18 Temmuz 2010 Pazar

Behram Paşa Camii, Sur, Diyarbakır

Behram Paşa Camii, Sur, Diyarbakır
Behram Paşa Camii, Diyarbakır'ın Merkez Sur İlçesinde, Diyarbakır’ın güneyinde Mardin Kapısı yakınında yer almaktadır.
Caminin kitabesinden öğrenildiğe göre Diyarbakır’ın valilerinden Behram Paşa tarafından 1572 yılında yaptırılmıştır.
Mimar Sinan’ın eserlerinin listesini veren Tuhfetül Mi’marin’de Mimar Sinan’ın eseri olduğu yazılı olmasına rağmen onunla ilgili diğer eserlerde ismi geçmemektedir.

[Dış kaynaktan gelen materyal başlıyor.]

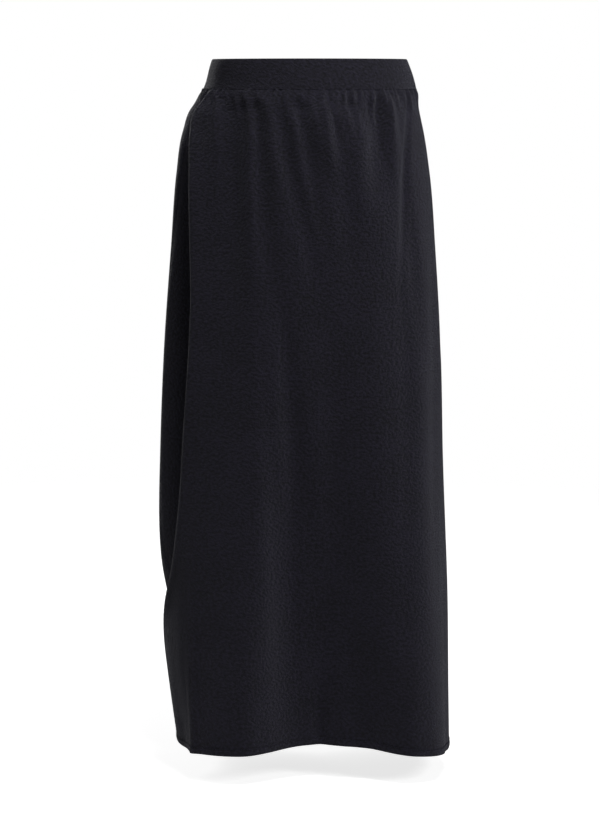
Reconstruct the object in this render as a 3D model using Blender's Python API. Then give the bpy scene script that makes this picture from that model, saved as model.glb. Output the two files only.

Osmanlı döneminde Diyarbakır’da yapılmış ilginç eserler arasında olan bu cami külliye olarak düşünülmüş, günümüze yalnızca caminin yanı sıra hamamı gelebilmiştir.

Cami kesme taştan kare planlı ve tek kubbeli olarak yapılmıştır.
Son cemaat yeri sakıflı olup asıl son cemaat yeri altı sütunun yuvarlak kemerlerle birbirlerine bağlanması sonucu beş bölümden meydana gelmiştir.
Ortadaki kubbe diğerlerinden daha yüksek ve içeriden kaburgalıdır.
Son cemaatin ön cephesi Fatih Paşa Camisi’nde olduğu gibi siyah beyaz taşlarla yapılmıştır.
Bunun önündeki sakıflı, ikinci son cemaat yeri diyebileceğimiz, çatıyla örtülmüştür.
Bu bölümde örgü şeklindeki bezemeler dikkati çekmektedir.
Buradaki çift renkli sivri kemerler cephe de ayrı bir hareketlilik meydana getirmiştir.
Son cemaat yeri yanlara doğru taşmakta, sağdaki kısmın üzerine de minare yerleştirilmiştir.
Buradaki iki küçük mihrap da mukarnaslı olup özenle işlenmiştir.
Caminin giriş kapısı mukarnaslı bir bordür ile çevrilmiş, üzerine de bir kitabe yerleştirilmiştir.

İbadet mekanı kare planlıdır ve üzeri kubbe ile örtülüdür.
Burada dikkat çeken bir özelik te her duvara, duvar ayağı ismi verilen çıkıntılar yapılmış oluşu ve kubbenin de bu ayaklar üzerine oturtulmuş olmasıdır.
Kubbe ayaklarının üzerinde bir mahfil yer almaktadır.
Girişin sağ ve soluna ve mihrap duvarına yakın doğu ve batı duvarına yerleştirilen merdivenlerle mahfile çıkış sağlanmıştır.
Doğu ve batı duvarında bulunan üç dikdörtgen nişin güney duvarına birer küçük mihrapçık yerleştirilmiştir.
Böylece ana mihrabın dışında cami içerisinde altı mihrap daha yapılmıştır.
Bu mihrap daha çok mekana hareket kazandırmak amacıyla yapılmıştır.
İç mekanın bütün duvarları belirli bir yüksekliğe kadar İznik çinileri ile kaplanmıştır.
Ayrıca mihrap ve minberi bezemelidir.

Caminin minaresi l928 yılında Yıldırım düşmesiyle yıkılmış, tek şerefeli ve silindirik olarak yenilenmiştir.